There was a big laugh last night when Johnny said he hated comedians who did stuff about their babies as if they were the first person to have a kid, but I did pull a bit of a face intended to heighten that joke. I am hoping the stuff I do as a comedian about having a baby will be less "here’s some funny stuff my kid has done" and more "here’s all the terror and weirdness and the stuff that people don’t talk about - like the way my brain keeps reminding me of all the ways I could harm my child. Unnecessarily as I am already aware." And hopefully also about the more philosophical side of reproduction, about how it roots you in time and space, makes you god-like and insignificant and make you consider the eons of time that have gone before and the eons that are to come after. How here we are today with a tiny baby, but before we know it she is going to be a independent woman and then a skellington and then dust on the breeze. I don’t think it’s the sort of stuff that Paddy Mcguinness will be doing on his tour.

And doing these 12 shows this summer is about the journey I have taken this millennia and I think that it is mildly interesting becoming a dad at this late stage and having to reassess priorities and compartmentalise regrets (as well as the things that I am pleased that happened to me as a result of my refusal to take on any commitment). I have been in love before and I love my wife more every day as we take on this challenge together, but never have I felt a love like I do for my daughter where each day invisible tendrils in our hearts knit themselves together ever tighter. She calms me down and she freaks me out. So forgive me as I struggle to find a way to process this and then express it in a comedic manner. Or decide to stop trying to express it any more and just enjoy singing “We Are The Champions” in a loud silly voice and trying to work out what Phoebe is finding funny about that. 

I don’t think that contentment is the enemy of comedy. I hope that I have been just as funny in the RHLSTPs and Metro articles I’ve done recently, though it’s true that I haven’t really written much new stand up yet. Johnny Vegas was certainly still funny in spite of his worries about the same thing.

For me it’s more that I am feeling that I don’t want to live to work any more, but I still have to work to keep my baby shod (though eventually those shoes will be part of an art exhibit worth millions of pounds so it’s a good investment) and I like my job so don’t want to give it up. But when I look at how hard I was working this time last year, it’s probably a good thing that this tiny troll is here to make me slow down and enjoy a family day that’s about nothing more than having fun with my daughter.

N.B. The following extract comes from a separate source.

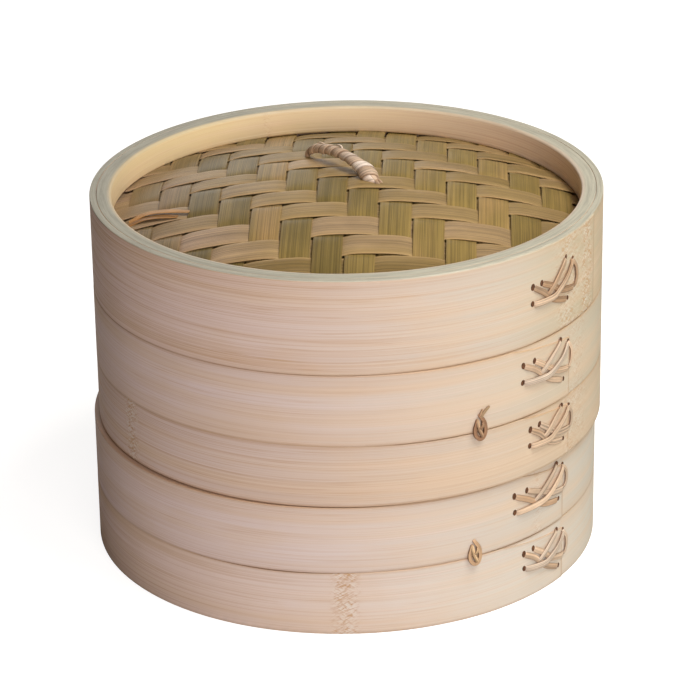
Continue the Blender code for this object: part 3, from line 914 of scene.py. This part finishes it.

Some artists claim that the pram in the hall is the kryptonite of creativity. That’s why I keep our pram in the lounge.

And a further impetus to at least work on my new stand up show is that the poster image is now ready and lots of dates have been put in. There may be some more added (I know for sure that we’re just trying to sort out the details for a Bristol gig), but it’s going to be a shorter tour, mainly at places that I do well at. So you might have to meet me halfway (or more likely 200 miles from my house and 10 miles from yours), but wait and see. Not sure how many of these venues have tickets on sale yet, but contact them to find out. And given that I am not doing the Fringe with this show there might be more demand for tickets on this tour (it will be interesting to see if I can sell out the tiny Edinburgh Stand after having not done the Fringe) - we’ll see. Seeing the poster image has given me a much needed jolt of terror that I have to get a move on. Until I look at Phoebe on it and realise that I should stop working forever and just sing "We are the champions" to her instead.